If you don't know how to upgrade with this information, you should really wait for the upload to unstable once Sarge freezes, or seek help on IRC, in #gnome-debian, because this update currently involves an upgrade to glibc 2.3.4 which can, according to some people, really mess up your install. This dependency will be fixed soon, though. 2.10 should be more or less to use right now, and quite a few people have upgraded already.

I'll announce when libxklavier, gnome-control-center, gst and gnome-applets enter experimental. Happy testing!

Sun, 10 Apr 2005

gnome-panel's epoch

Last night I dreamed that, badly needing an experimental upload of gnome-panel 2.10, I went ahead and prepared the update myself. Unfortunately I fucked up, and uploaded to unstable instead of experimental...
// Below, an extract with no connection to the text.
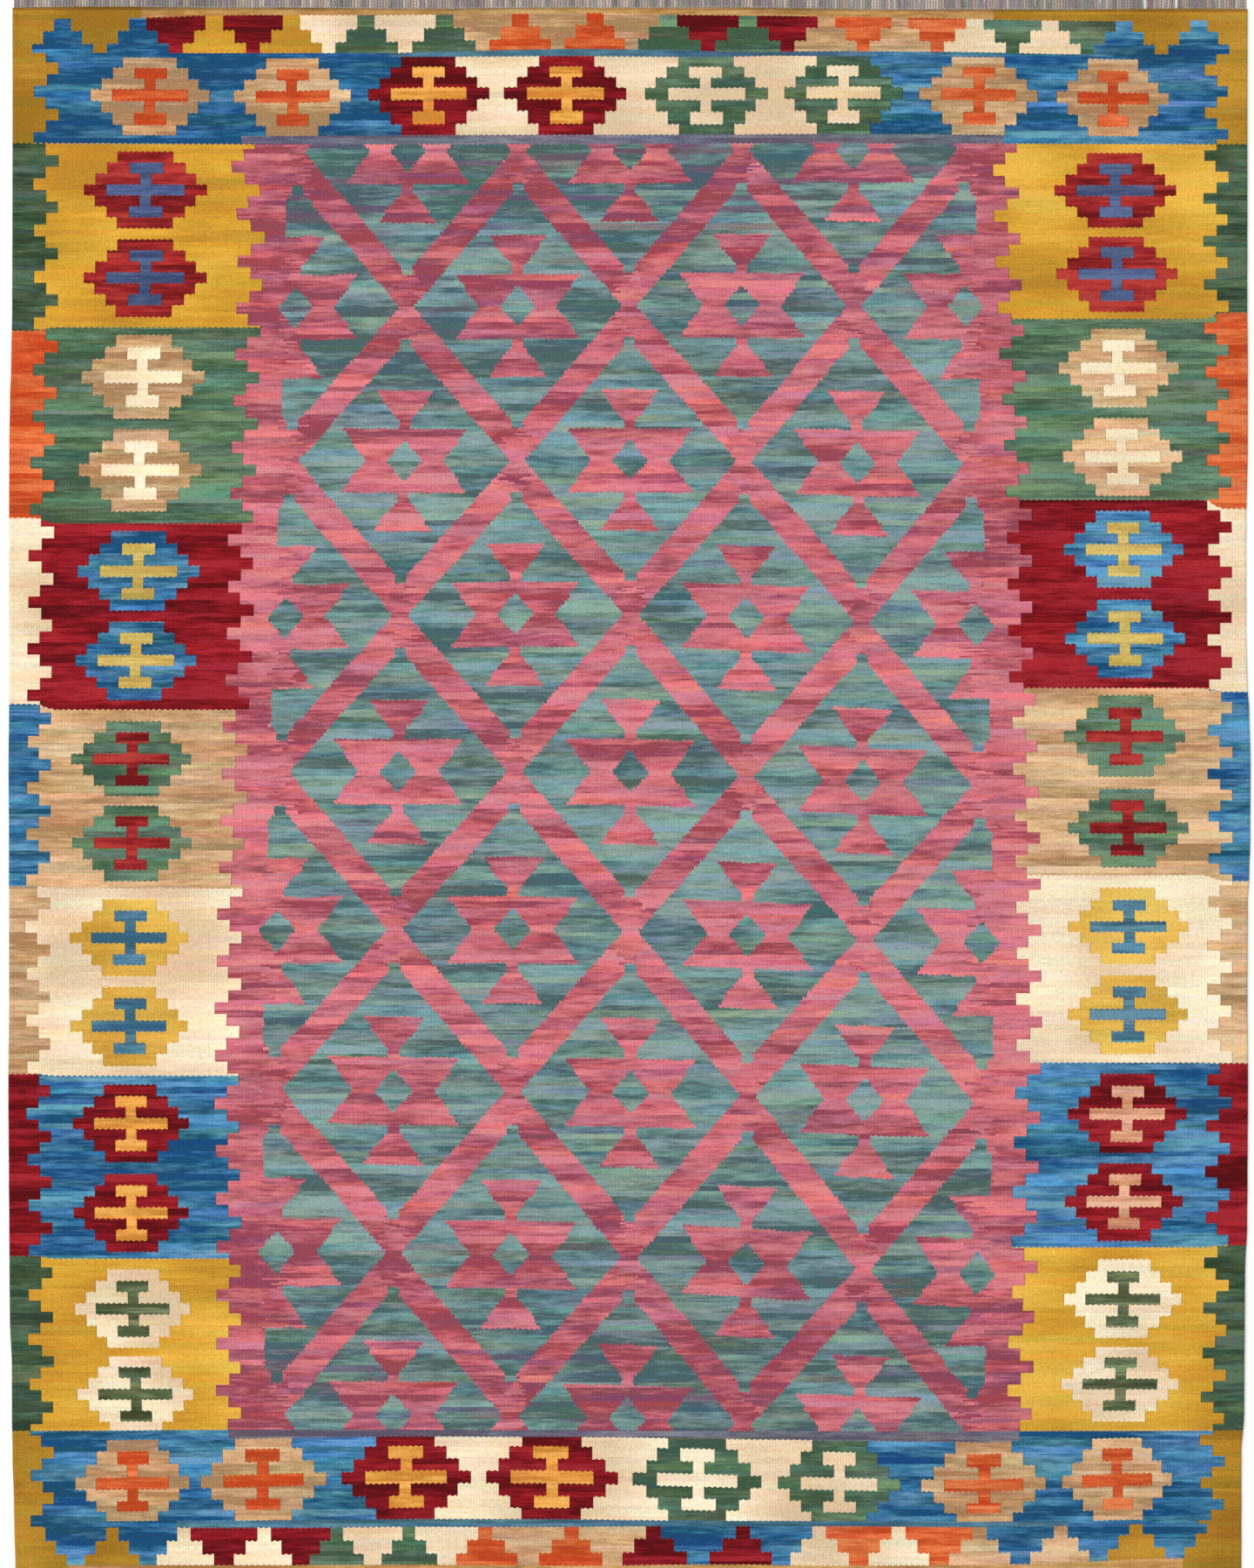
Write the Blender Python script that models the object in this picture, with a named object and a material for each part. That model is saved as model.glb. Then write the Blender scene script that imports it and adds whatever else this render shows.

From that point, the dream became a nightmare and I have a few memories of first rushing to write a .commands file for the upload queue, but even if I knew the syntax by heart, I kept typoing over and over. I guess I missed the small window to fix things up, because next thing I remember is going to Ganneff and elmo and asking them to remove the package from incoming, heh.

The next thing was fixing the fuckage. Leaving the package in was not possible because it depended on gnome-menus which is in experimental, plus it has a new shlib for libpanel-applet, so it would block other packages from migrating to testing. If I remember correctly, there were two options: doing a hackish version like 2.10.1.is.really.2.8.2-1 (some people will remember procmail at this point ;) or, *shudder*, add an epoch to the library... the last thing I remember is me fighting Duck and seb128 to accept the ugly version upload, with no luck...

I knew already that I don't like epochs... but to the point of violently waking up and finding out, to my relief, that this had not happened at all?